Opponents of the bill, though, worry that the tax will be viewed as a harbinger of a soak-the-rich mentality among California voters that makes the state a risky place to do business. Start-ups and venture-capital investment could begin to flow to lower-tax states; the next hub of technological innovation may end up being seeded in Austin or Miami instead of Silicon Valley. “The real fear is less about the specific tax than the message it sends: that California is a dangerous place to be a billionaire,” Alan Auerbach, an economist at UC Berkeley, told me. “If people begin to fear that California has removed guardrails that allowed the wealthy to do well, they might get nervous and go elsewhere.”

Each side’s argument is rooted in a set of interlocking assumptions about how California voters will vote, how the state’s ultra-wealthy think they will vote, how those predictions will factor into would-be entrepreneurs’ decisions about where to locate their companies, and whether Silicon Valley will retain its unparalleled allure—all in response to a type of tax that has never been tried in the United States before.

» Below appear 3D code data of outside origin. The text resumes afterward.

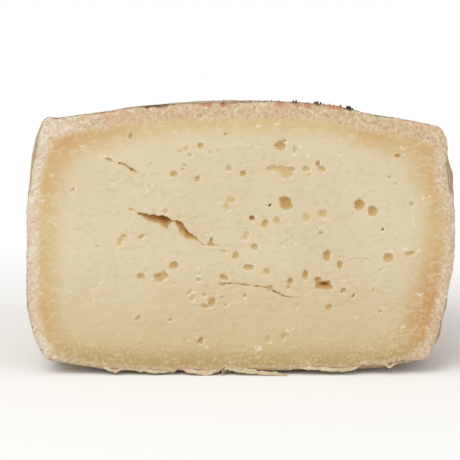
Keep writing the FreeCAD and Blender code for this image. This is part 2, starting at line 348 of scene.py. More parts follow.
eyes = [
    (-51, 112.8, 3.2, 1.5, 65, 1.4), (-61, 102.3, 3.6, 1.5, -25, 1.3), (-41.5, 100.2, 1.6, 1.5, 0, 0.6),
    (-77.5, 88.2, 2.8, 1.4, 40, 0.9), (-42.5, 90, 4, 2, 80, 0.5), (-60, 91.8, 2.2, 1, -20, 0.35),
    (-25.3, 107.5, 4.6, 2.4, 45, 0.7), (-23.5, 104.5, 2.2, 1.5, -30, 0.8), (-28, 106.3, 1.8, 1.5, 0, 0.7),
    (-18.5, 109, 3.2, 2.6, 0, 1.4), (-14, 106, 3.4, 2, 0, 0.5), (-10.5, 106.7, 2, 1.8, 0, 0.6),
    (-7, 114.7, 2.4, 1.8, 0, 1.0), (-26, 99.8, 2.2, 1.1, 0, 0.9), (-26.7, 97.8, 1.5, 1.3, 0, 0.8),
    (-31, 95.5, 3.3, 3.1, 0, 1.5), (-20, 93.3, 3, 2.6, 90, 1.3), (-5.5, 98.3, 3, 2.8, 0, 1.0),
    (1.2, 95.8, 3.2, 2.9, 20, 1.5), (18.3, 108.6, 5.4, 4.0, -10, 1.9), (20, 110.8, 2.4, 1.8, 0, 1.2),
    (25, 107, 4.2, 1.6, 85, 0.9), (7.5, 109.7, 3, 1.5, -20, 0.5), (3, 110.3, 1.8, 1.4, 0, 0.4),
    (13.5, 98, 3.6, 2.0, 0, 1.2), (15, 98.3, 5, 2.6, -8, 1.3), (19.5, 97.6, 9, 3.4, 0, 1.1),
    (21, 95.8, 7, 4.6, -35, 1.1), (23.2, 97.8, 4, 2.4, 0, 1.3),
    (30.3, 98, 4, 2.4, -15, 1.2), (31.7, 95.3, 2, 1.4, 0, 0.7), (35.7, 100.3, 2.6, 2, 90, 1.5),
    (37.7, 97.8, 4, 2.3, -30, 1.3), (46.2, 105.2, 2.2, 1.6, 90, 0.5), (46.3, 98.2, 2, 1.4, 0, 0.4),
    (72, 104.5, 2.8, 2.3, -30, 1.6), (69.3, 94, 2, 1.7, -40, 0.8), (72.2, 91, 2, 1.6, -40, 0.7),
    (21, 82, 7, 5.6, -60, 2.6), (13.5, 81, 1.8, 1.1, 50, 2.4), (5.2, 75, 2.8, 2.6, 0, 2.4),
    (11.3, 72.5, 4, 3, 85, 1.5), (17, 73.8, 3.5, 3, -40, 1.1), (21.5, 73.5, 2.6, 1, -35, 0.5),
    (-4.3, 83.5, 4.6, 3.4, -15, 0.9), (-6.8, 80, 4.4, 3.6, -60, 0.7), (30.5, 75.3, 4.6, 4, -45, 0.9),
    (38, 77, 5, 3.8, -10, 1.1), (37.5, 72, 3, 2.6, 0, 0.35), (37.5, 68, 3, 1.7, 0, 1.0),
    (55, 81.2, 5.3, 5.1, 0, 2.3), (61.3, 78.3, 5, 4.3, 80, 2.0), (79, 81.5, 2.6, 2, 75, 1.0),
    (66, 69.7, 1.6, 1.2, 40, 2.2), (40.2, 57.3, 5.3, 3.4, 85, 2.0), (46.5, 53, 4.1, 2.8, 95, 1.6),
    (69, 56.3, 5, 4.5, 20, 1.6), (79, 58.3, 5, 2.4, 15, 1.2), (65.6, 50.6, 1.4, 1.3, 0, 0.8),
    (30.2, 48.3, 4.8, 3, 85, 1.7), (23.2, 45.2, 3.5, 3.2, 60, 1.6), (22.4, 42.3, 2, 1.5, 90, 1.0),
    (39, 43.3, 8.4, 4.4, -5, 2.9), (36.2, 45.8, 3.4, 2.8, 0, 1.8), (39.3, 43, 5, 1.8, 0, 5.5),
    (48.3, 40.8, 3, 2.6, 0, 1.4), (53.1, 38.4, 2.1, 1.7, 60, 1.4), (41.5, 32.8, 3.3, 3.1, 0, 1.4),
    (62.5, 41, 2, 1, 80, 0.9), (66, 30.8, 2.4, 0.9, 20, 0.9), (6.5, 61.5, 3.7, 3.3, 20, 1.3),
    (2.5, 66.5, 5, 2.8, 60, 0.7), (-16, 68.5, 2, 0.9, 40, 0.6), (-20, 75.5, 2.2, 1, 50, 0.5),
    (-14, 62.7, 3.6, 1.7, 0, 1.4), (-13.8, 64.5, 3.4, 1.5, 82, 1.6), (-17.5, 62.5, 3.4, 0.9, -5, 0.8),
    (-8, 59.3, 3, 2, 0, 0.8), (-2.5, 57.2, 3.7, 3.1, 80, 1.4), (-31, 52.7, 5, 3.8, 0, 1.7),
    (-46.7, 47.6, 4, 3.2, -15, 1.4), (-38, 47, 5, 4.6, 20, 1.8), (-35.3, 47.8, 3, 2.5, 90, 1.5),
    (-31, 44.5, 2.4, 1.8, 0, 0.5),
    (-19.5, 46, 2.5, 2, 0, 1.1), (-19.2, 49, 3.5, 1, 85, 0.5), (3.7, 51.8, 5.3, 3, -5, 1.5),
    (12.3, 49.7, 4, 3.5, 0, 1.1), (-7.8, 47, 4.7, 2.5, -30, 1.5), (-8.2, 43.8, 2.4, 2, 0, 1.2),
    (13.8, 41.9, 3.4, 3.1, 30, 1.4), (26.5, 33.5, 2.4, 2, -30, 0.6), (-24, 40, 3, 1.9, 45, 0.8),
    (-22.5, 37.3, 4.2, 2.7, 50, 0.9), (-17, 38.8, 2, 1.7, 80, 1.0), (-8.7, 37.6, 1.2, 1.0, 0, 1.0),
    (2, 38.4, 2.3, 1.6, 80, 1.1), (-13.5, 35, 4.5, 3.5, 80, 1.6), (-16.7, 33.3, 3.6, 2.4, -5, 1.3),
    (-6.8, 33.9, 2, 1.7, 0, 0.7), (-48.2, 27.7, 3.2, 1.9, 40, 1.2), (-33, 26.7, 2.4, 1.4, 0, 1.1),
    (-19, 16.7, 3.7, 3.1, 80, 1.5), (-26, 17, 2.6, 1.6, 0, 0.6), (-21, 19, 1.3, 1, 0, 0.6),
    (12.8, 17.5, 3.8, 2.9, 70, 0.9), (20.5, 19, 4.4, 2.8, 50, 1.1), (-56, 64.5, 6.6, 2.6, 62, 0.9),
    (-54.4, 66.6, 2.6, 1.8, 0, 1.2), (-46.3, 66.3, 3.2, 2, 45, 1.1), (-66.8, 61.7, 1.8, 1.1, 30, 0.7),
    (-69.5, 35.8, 2.8, 1.4, 0, 0.4), (-35, 78.2, 3.2, 2.4, 60, 0.8), (-28.7, 75.7, 3.2, 2.4, 70, 0.5),
    (-50.9, 79.0, 2.6, 1.4, -15, 1.0), (-42.5, 72.3, 3, 1.4, -20, 0.5), (-36.2, 49.4, 2, 1.8, 0, 1.0),
    (19, 62.7, 2.4, 1.8, 0, 0.4), (24.3, 62.7, 2.2, 1.7, 0, 0.4),
]

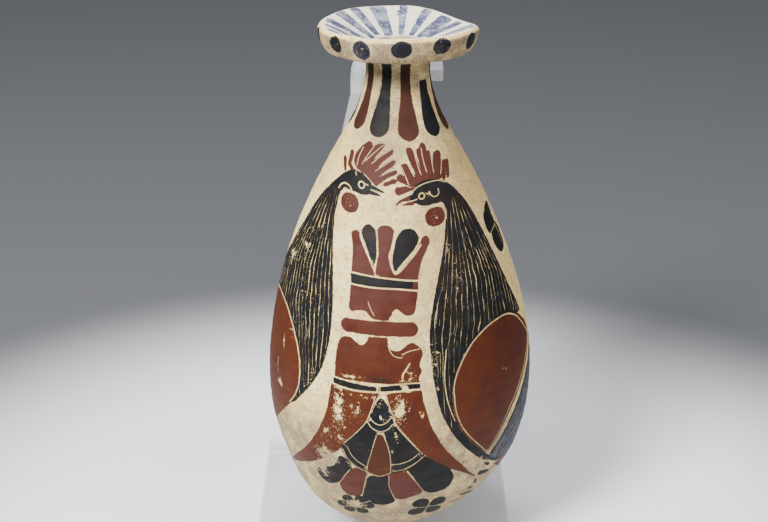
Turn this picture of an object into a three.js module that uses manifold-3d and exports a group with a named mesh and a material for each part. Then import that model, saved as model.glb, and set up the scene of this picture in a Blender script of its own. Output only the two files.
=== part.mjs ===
// A painted ceramic oil bottle of the pear-shaped kind with a broad mouth plate, upright in a clear acrylic stand.
// Millimetres, +Z up. The origin is the middle of the stand foot's underside, +X is to the right of the
// painted front and +Y is towards the back.
import * as THREE from 'three';
import { mergeVertices } from 'three/addons/utils/BufferGeometryUtils.js';
import Module from 'manifold-3d';

const wasm = await Module();
wasm.setup();

// Driving dimensions of the bottle. Each height starts where the one before it ends, the first at the
// ring that the bottle rests on.
const bellyRadius = 54.5;
const bellyHeight = 66;
const shoulderRise = 103.2;
const neckRise = 30.1;
const plateRise = 5.9; // from the neck's top to the lower corner of the plate's edge
const rimEdge = 9.8; // height of the plate's outer edge
const restRadius = 10; // the ring it rests on, around a shallow dimple
const dimpleDepth = 1.6;
const shoulderRadius = 22.4; // where the shoulder turns from convex to concave
const shoulderSlope = 0.59; // radius lost for each millimetre climbed there
const bellyRise = 2.1; // how long the belly keeps its upright tangent
const bellyReach = 60.3; // how long the shoulder keeps its slope below the turn
const shoulderReach = 14.3;
const neckRadius = 12.7;
const neckReach = 7.6;
const wall = 4.6;
const boreRadius = 7.5;
const throatRise = 6; // height over which the hollow narrows to the bore

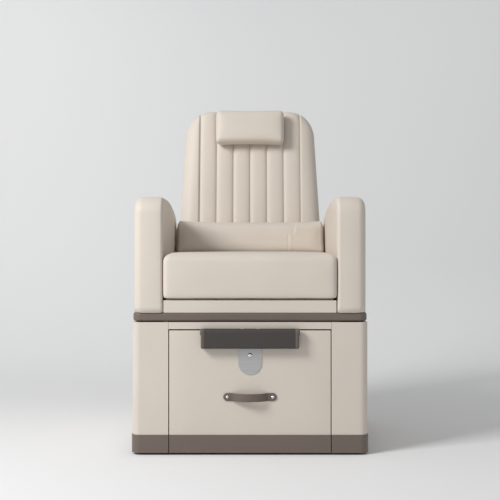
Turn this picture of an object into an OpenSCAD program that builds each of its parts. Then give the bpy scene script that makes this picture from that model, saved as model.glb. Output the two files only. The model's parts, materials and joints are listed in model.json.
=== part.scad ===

For proponents of the proposal, going forward with the wealth tax is worth the risk, if only because the alternative is so much worse. Better to lose a handful of billionaires than for millions of low-income Californians to lose their health care. Other ways to generate the same revenue—such as raising income or corporate taxes, or cutting other parts of the budget—come with their own set of hard economic, political, and moral trade-offs. There is also a sense of basic fairness in asking society’s very wealthiest individuals, all of whom just got a massive tax break, to hand over a small portion of their staggering fortunes in order to help society’s least well-off.

And yet, doing so would mean wagering the future of California’s tax base on the proposition that billionaires are bluffing when they threaten to leave the state. Progressives tend to be clear-eyed about the lengths the rich will go to avoid paying their fair share. They should recognize a risky bet when they see one.